Dès les années 1980, émerge la thématique des charges sociales. Il y a cette idée que la dépense publique est mauvaise en soi et qu’on va essayer de la transmettre au secteur privé, donc d’individualiser la couverture des risques comme la maladie. On assiste alors et jusqu’à aujourd’hui à la montée de la défiance vis-à-vis de l’État : il y a ainsi une volonté politique pour que l’hôpital soit sous-doté, avec l’idée de développer les cliniques privées. On place l’hôpital public dans une logique de performance comptable avec la T2A et le tournant ambulatoire : on a invité les hôpitaux à ne pas garder les malades et ils doivent faire le contraire dans cette crise. Un hôpital sur la logique de rentabilité est incapable de soigner.

– Quelles doivent être les priorités au moment de la sortie de crise ?

À l’origine de tous nos maux, il y a la fin de la défense du service public. C’est ça qu’il va falloir questionner à la sortie de la crise. On applaudit à 20 h le service public, pas le privé. Actuellement, c’est la notion d’État gestionnaire qui est mise à mal, ce dogme selon lequel tout, même le service public, doit être géré comme une entreprise privée.

Cela devrait impliquer de déployer plus de ressources collectives en faveur du service public. Ce qui pose la question des impôts que les gouvernements se vantent toujours de réduire. Il faudrait repenser l’impôt en fonction de la justice sociale, prélever l’argent sur la richesse et sur le capital. Aujourd’hui, un tiers de la richesse va vers les actionnaires. Le président de la République a fait un éloge de l’État providence dans son discours du 12 mars et a annoncé, le 25 mars, un plan d’investissement pour l’hôpital. On verra si ces mots sont suivis d’effets. En tout cas, le minimum serait d’avoir conscience des priorités : ne pas alléger la fortune des plus fortunés comme il l’a fait mais augmenter le salaire des professionnels de santé.

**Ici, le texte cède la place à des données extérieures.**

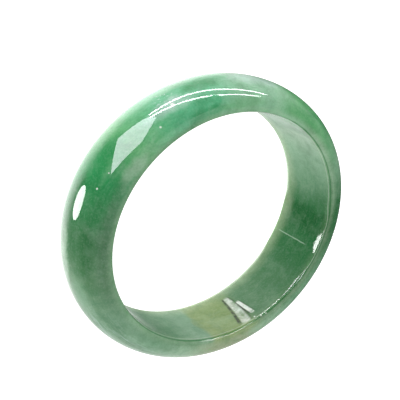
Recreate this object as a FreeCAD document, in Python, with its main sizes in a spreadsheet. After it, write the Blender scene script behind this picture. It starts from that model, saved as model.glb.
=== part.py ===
import FreeCAD, Part
import math
import os

import Sketcher

# Oval bangle bracelet carved from one piece of jadeite, lying flat on its lower rim.
#
# Frame, in millimetres: the origin is the centre of the opening on the resting plane,
# +X runs along the opening's long axis and +Z along the ring's axis.
#
# The opening is an oval of four tangent arcs: two tight ones at its ends on the X axis
# and two gentler ones at its sides on the Y axis. The band is one D-shaped section
# turned round each arc's centre in turn: a straight inner wall, a rounded edge and a
# narrow ground flat on each side, and a domed outer face. The inner wall keeps a natural
# hollow in the stone, two shallow polished scoops that lie side by side and lean a
# little from the ring's axis.

NODE = "jade_bangle"
SHEET = "Sizes"

# Driving dimensions: alias, value in millimetres or degrees, meaning.
DIMENSIONS = (
    ("bore_long", 57.0, "opening, inner wall to inner wall along X"),
    ("bore_short", 51.0, "opening, inner wall to inner wall along Y"),
    ("end_radius", 23.5, "radius of the opening's two end arcs"),
    ("band_width", 17.0, "width of the band along the ring's axis"),
    ("wall_thick", 6.8, "thickness from the inner wall to the crown of the dome"),
    ("edge_round", 0.9, "radius of the rounded inner edges"),
    ("side_flat", 0.5, "width of the flat on each side, which the bangle rests on"),
    ("hollow_place", -3.1, "large scoop, position along X"),
    ("hollow_height", 9.7, "large scoop, height of its middle above the resting plane"),
    ("hollow_depth", 0.55, "large scoop, depth below the inner wall"),
    ("hollow_length", 8.4, "large scoop, half length of its ellipsoid"),
    ("hollow_radius", 2.2, "large scoop, half width of its ellipsoid"),
    ("hollow_lean", 12.0, "lean of both scoops from the ring's axis, in degrees"),
    ("spur_step", 2.6, "small scoop, distance from the large one along X"),
    ("spur_lift", 0.9, "small scoop, height above the middle of the large one"),
    ("spur_depth", 0.3, "small scoop, depth below the inner wall"),
    ("spur_length", 4.6, "small scoop, half length of its ellipsoid"),
    ("spur_radius", 1.6, "small scoop, half width of its ellipsoid"),
)

# What follows from the driving dimensions, as expressions of the sheet's cells. The side
# arcs' radius is the one that makes them tangent to the end arcs, and the two kinds of
# arc meet on the line through their centres.
HALF_LONG = f"({SHEET}.bore_long / 2)"
HALF_SHORT = f"({SHEET}.bore_short / 2)"
END_RADIUS = f"{SHEET}.end_radius"
SIDE_RADIUS = (f"(({HALF_LONG} ^ 2 + {HALF_SHORT} ^ 2 - 2 * {HALF_LONG} * {END_RADIUS})"
               f" / (2 * ({HALF_SHORT} - {END_RADIUS})))")
END_HALF_ANGLE = f"atan2({SIDE_RADIUS} - {HALF_SHORT}; {HALF_LONG} - {END_RADIUS})"


def make_sheet(doc):
    """Write the driving dimensions into a spreadsheet with one alias per value."""
    sheet = doc.addObject("Spreadsheet::Sheet", SHEET)
    for row, (alias, value, meaning) in enumerate(DIMENSIONS, start=1):
        sheet.set(f"A{row}", alias)
        sheet.set(f"B{row}", str(value))
        sheet.set(f"C{row}", meaning)
        sheet.setAlias(f"B{row}", alias)
    doc.recompute()
    return sheet


def origin_plane(body, role):
    """Return one of the body's own origin planes by its role."""
    return next(item for item in body.Origin.OriginFeatures if item.Role == role)


def drive(sketch, name, expression, constraint):
    """Add a dimension to a sketch, name it and bind it to the sheet."""
    index = sketch.addConstraint(constraint)
    sketch.renameConstraint(index, name)
    sketch.setExpression(f"Constraints.{name}", expression)


def make_section(body, sheet, name, role, wall_place, half_opening, arc_radius):
    """Draw the band's D-shaped section and the centre line of the arc it is turned on.

    role is the origin plane that cuts the band there, wall_place the inner wall's
    distance from the ring's axis; half_opening and arc_radius are the expressions of
    that distance and of the opening's arc.
    """
    width = sheet.band_width
    round_edge = sheet.edge_round
    flat = sheet.side_flat
    dome_rise = sheet.wall_thick - round_edge - flat
    flat_start = wall_place + round_edge
    flat_end = flat_start + flat
    quarter = math.pi / 2
    up = FreeCAD.Vector(0, 0, 1)

    sketch = body.newObject("Sketcher::SketchObject", name)
    sketch.AttachmentSupport = [(origin_plane(body, role), "")]
    sketch.MapMode = "FlatFace"
    wall = sketch.addGeometry(Part.LineSegment(
        FreeCAD.Vector(wall_place, width - round_edge, 0),
        FreeCAD.Vector(wall_place, round_edge, 0)))
    lower_edge = sketch.addGeometry(Part.ArcOfCircle(
        Part.Circle(FreeCAD.Vector(flat_start, round_edge, 0), up, round_edge),
        2 * quarter, 3 * quarter))
    lower_flat = sketch.addGeometry(Part.LineSegment(
        FreeCAD.Vector(flat_start, 0, 0),
        FreeCAD.Vector(flat_end, 0, 0)))
    dome_oval = Part.Ellipse(
        FreeCAD.Vector(flat_end, width, 0),
        FreeCAD.Vector(flat_end - dome_rise, width / 2, 0),
        FreeCAD.Vector(flat_end, width / 2, 0))
    dome = sketch.addGeometry(Part.ArcOfEllipse(dome_oval, 2 * quarter, 4 * quarter))
    upper_flat = sketch.addGeometry(Part.LineSegment(
        FreeCAD.Vector(flat_end, width, 0),
        FreeCAD.Vector(flat_start, width, 0)))
    upper_edge = sketch.addGeometry(Part.ArcOfCircle(
        Part.Circle(FreeCAD.Vector(flat_start, width - round_edge, 0), up, round_edge),
        quarter, 2 * quarter))
    centre_line = sketch.addGeometry(Part.LineSegment(
        FreeCAD.Vector(0, 0, 0),
        FreeCAD.Vector(0, width, 0)), True)
    sketch.exposeInternalGeometry(dome)
    dome_height = centre_line + 1
    dome_depth = centre_line + 2

    for first, second in ((wall, lower_edge), (lower_edge, lower_flat),
                          (upper_flat, upper_edge), (upper_edge, wall)):
        sketch.addConstraint(Sketcher.Constraint("Tangent", first, 2, second, 1))
    sketch.addConstraint(Sketcher.Constraint("Coincident", lower_flat, 2, dome, 1))
    sketch.addConstraint(Sketcher.Constraint("Coincident", dome, 2, upper_flat, 1))
    sketch.addConstraint(Sketcher.Constraint("Coincident", dome, 1, dome_height, 2))
    sketch.addConstraint(Sketcher.Constraint("Coincident", dome, 2, dome_height, 1))
    for line in (wall, dome_height, centre_line):
        sketch.addConstraint(Sketcher.Constraint("Vertical", line))
    for line in (lower_flat, upper_flat):
        sketch.addConstraint(Sketcher.Constraint("Horizontal", line))
    sketch.addConstraint(Sketcher.Constraint("Equal", lower_edge, upper_edge))
    sketch.addConstraint(Sketcher.Constraint("Equal", centre_line, dome_height))
    for line in (lower_flat, centre_line):
        sketch.addConstraint(Sketcher.Constraint("PointOnObject", line, 1, -1))
    drive(sketch, "edge_round", f"{SHEET}.edge_round",
          Sketcher.Constraint("Radius", lower_edge, round_edge))
    drive(sketch, "half_opening", half_opening,
          Sketcher.Constraint("DistanceX", -1, 1, wall, 1, wall_place))
    drive(sketch, "side_flat", f"{SHEET}.side_flat",
          Sketcher.Constraint("DistanceX", lower_flat, 1, lower_flat, 2, flat))
    drive(sketch, "band_width", f"{SHEET}.band_width",
          Sketcher.Constraint("DistanceY", -1, 1, upper_flat, 1, width))
    drive(sketch, "dome_rise",
          f"2 * ({SHEET}.wall_thick - {SHEET}.edge_round - {SHEET}.side_flat)",
          Sketcher.Constraint("Distance", dome_depth, 2 * dome_rise))
    drive(sketch, "arc_radius", arc_radius,
          Sketcher.Constraint("DistanceX", centre_line, 1, wall, 1, wall_place))
    return sketch


def make_arc(doc, body, name, section, angle):
    """Turn a section about its centre line, half of the angle to each side."""
    arc = body.newObject("PartDesign::Revolution", name)
    arc.Profile = section
    arc.ReferenceAxis = (section, ["Axis0"])
    arc.Midplane = True
    arc.setExpression("Angle", angle)
    doc.recompute()
    return arc


def make_mirror(doc, body, name, arc, role):
    """Repeat an arc of the band on the other side of an origin plane."""
    mirror = body.newObject("PartDesign::Mirrored", name)
    mirror.Originals = [arc]
    mirror.MirrorPlane = (origin_plane(body, role), [""])
    mirror.Refine = True
    body.Tip = mirror
    doc.recompute()
    return mirror


def make_scoop(doc, body, name, prefix, place, height):
    """Cut a shallow scoop into the inner wall on its +Y side with a leaning ellipsoid.

    prefix is that of the scoop's depth, length and radius in the sheet; place and height
    are expressions for its middle along X and Z.
    """
    scoop = body.newObject("PartDesign::SubtractiveEllipsoid", name)
    scoop.setExpression("Radius1", f"{SHEET}.{prefix}_length")
    scoop.setExpression("Radius2", f"{SHEET}.{prefix}_radius")
    scoop.setExpression("Radius3", f"{SHEET}.{prefix}_radius")
    scoop.Placement.Rotation = FreeCAD.Rotation(FreeCAD.Vector(0, 1, 0), 1)
    scoop.setExpression("Placement.Rotation.Angle", f"{SHEET}.hollow_lean")
    wall_here = f"{HALF_SHORT} - {SIDE_RADIUS} + sqrt({SIDE_RADIUS} ^ 2 - ({place}) ^ 2)"
    stand_off = f"({SHEET}.{prefix}_radius - {SHEET}.{prefix}_depth)"
    scoop.setExpression("Placement.Base.x", place)
    scoop.setExpression("Placement.Base.y", f"{wall_here} - {stand_off}")
    scoop.setExpression("Placement.Base.z", height)
    doc.recompute()
    return scoop


def make_bangle(doc, sheet):
    """Build the bangle's one body: the band's four arcs, then the hollow in its wall."""
    body = doc.addObject("PartDesign::Body", "Bangle")
    body.Label = NODE
    body.Placement = FreeCAD.Placement()

    end_section = make_section(body, sheet, "EndSection", "XZ_Plane",
                               sheet.bore_long / 2, HALF_LONG, END_RADIUS)
    side_section = make_section(body, sheet, "SideSection", "YZ_Plane",
                                sheet.bore_short / 2, HALF_SHORT, SIDE_RADIUS)
    doc.recompute()
    end_arc = make_arc(doc, body, "EndArc", end_section, f"2 * {END_HALF_ANGLE}")
    side_arc = make_arc(doc, body, "SideArc", side_section,
                        f"180 deg - 2 * {END_HALF_ANGLE}")
    make_mirror(doc, body, "OtherEnd", end_arc, "YZ_Plane")
    make_mirror(doc, body, "OtherSide", side_arc, "XZ_Plane")
    report_volume(body, end_section, end_arc, side_arc)

    make_scoop(doc, body, "LargeScoop", "hollow",
               f"{SHEET}.hollow_place", f"{SHEET}.hollow_height")
    make_scoop(doc, body, "SmallScoop", "spur",
               f"{SHEET}.hollow_place - {SHEET}.spur_step",
               f"{SHEET}.hollow_height + {SHEET}.spur_lift")
    return body


def report_volume(body, section, end_arc, side_arc):
    """Print the band's volume beside its section's area times its centroid's path."""
    face = Part.Face(Part.Wire(section.Shape.Edges))
    wall_place = section.getDatum("half_opening").Value
    offset = face.CenterOfMass.x - wall_place
    path = 0
    for arc in (end_arc, side_arc):
        radius = arc.Profile[0].getDatum("arc_radius").Value + offset
        path += 2 * radius * math.radians(arc.Angle.Value)
    print("band volume", round(body.Shape.Volume, 1),
          "section times path", round(face.Area * path, 1))


def check(doc, body):
    """Stop if any object failed or the body isn't one valid closed solid."""
    for item in doc.Objects:
        state = " ".join(item.State)
        if "Invalid" in state or "Error" in state:
            raise RuntimeError(f"{item.Name} failed: {state}")
    shape = body.Shape
    if shape.isNull() or not shape.isValid() or len(shape.Solids) != 1:
        raise RuntimeError(f"{body.Label} is not one valid solid")


def main():
    doc = FreeCAD.newDocument("BangleBracelet")
    sheet = make_sheet(doc)
    body = make_bangle(doc, sheet)
    check(doc, body)
    os.makedirs("parts", exist_ok=True)
    body.Shape.exportStep(f"parts/{body.Label}.step")
    box = body.Shape.optimalBoundingBox(True, False)
    print(body.Label, "volume", round(body.Shape.Volume, 1), "box", box)
    flats = [face for face in body.Shape.Faces if face.Surface.TypeId == "Part::GeomPlane"]
    print("faces", len(body.Shape.Faces), "flats", [round(face.Area, 2) for face in flats])


main()
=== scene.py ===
"""Oval jade bangle on a pale studio floor.

The bangle is one ring of polished translucent green stone. Its shape is made by a
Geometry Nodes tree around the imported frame, its finish by one procedural material.
Everything is in metres in the frame's own axes: the ring's axis is +Z, the long axis of
its oval opening is X, and it lies on the floor at z = 0.
"""
from __future__ import annotations

import logging
import math
from dataclasses import dataclass, field
from enum import Enum

import bpy
from mathutils import Matrix, Vector

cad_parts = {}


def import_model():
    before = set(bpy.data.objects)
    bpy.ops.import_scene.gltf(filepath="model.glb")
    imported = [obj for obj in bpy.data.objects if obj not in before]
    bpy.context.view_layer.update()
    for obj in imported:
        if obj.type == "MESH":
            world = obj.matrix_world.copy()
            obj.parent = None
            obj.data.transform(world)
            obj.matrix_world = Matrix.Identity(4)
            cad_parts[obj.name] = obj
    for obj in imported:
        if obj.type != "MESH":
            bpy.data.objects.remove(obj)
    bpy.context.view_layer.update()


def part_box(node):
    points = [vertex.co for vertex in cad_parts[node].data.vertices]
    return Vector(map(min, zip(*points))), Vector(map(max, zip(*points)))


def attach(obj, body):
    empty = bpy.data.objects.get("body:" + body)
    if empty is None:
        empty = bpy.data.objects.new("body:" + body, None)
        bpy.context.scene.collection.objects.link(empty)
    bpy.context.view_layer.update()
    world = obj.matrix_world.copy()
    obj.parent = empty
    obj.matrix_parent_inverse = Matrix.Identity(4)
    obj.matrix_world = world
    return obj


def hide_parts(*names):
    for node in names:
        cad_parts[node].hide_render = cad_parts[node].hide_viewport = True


MM = 0.001
NODE = "jade_bangle"
PIECE = "polished_stone_ring"
LOG = logging.getLogger("bangle")

Colour = tuple[float, float, float]
Triple = tuple[float, float, float]


def srgb(red: int, green: int, blue: int) -> Colour:
    """Turn a display colour of 0 to 255 a channel into linear light.

    Args:
        red: red channel.
        green: green channel.
        blue: blue channel.

    Returns:
        The three linear values.
    """
    def linear(channel: int) -> float:
        """Undo the display curve for one channel.

        Args:
            channel: the channel, 0 to 255.

        Returns:
            Its linear value.
        """
        share = channel / 255
        if share <= 0.04045:
            return share / 12.92
        return ((share + 0.055) / 1.055) ** 2.4

    return linear(red), linear(green), linear(blue)


class Mark(Enum):
    """What the carved ring stores at each of its points, for its finish to read."""

    # The hollow's painted highlight in its bed and painted shade on its rim, stored as strengths.
    PAINTED_HIGHLIGHT = "painted_highlight"
    PAINTED_SHADE = "painted_shade"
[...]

Il y aura un après. La façon de penser sera radicalement différente. Certes, au moment de la crise de 2008, la prise de conscience n’a duré que quatre mois. Je pense que, cette fois, ce sera différent. Surtout quand on va commencer à voir les conséquences dévastatrices du système de santé des États-Unis pour nombre d’Américains qui n’ont pas de couverture et ne pourront se faire soigner pour des raisons financières.

En sortie de crise, on devrait faire le tri entre ceux qui servent la population et les autres. Il pourrait y avoir une revalorisation des salaires des premiers. Et c’est là qu’on retombe sur les régimes spéciaux si durement attaqués par la réforme des retraites. Ce sont des métiers en première ligne aujourd’hui : les conducteurs de métro et de bus, les agents SNCF, les agents EDF, la police, la gendarmerie, les enseignants qui sont présents pour les enfants des soignants et qui assurent une continuité pédagogique à distance… et bien sûr, et en premier lieu, le personnel hospitalier. Il peut y avoir une prise de conscience de la population.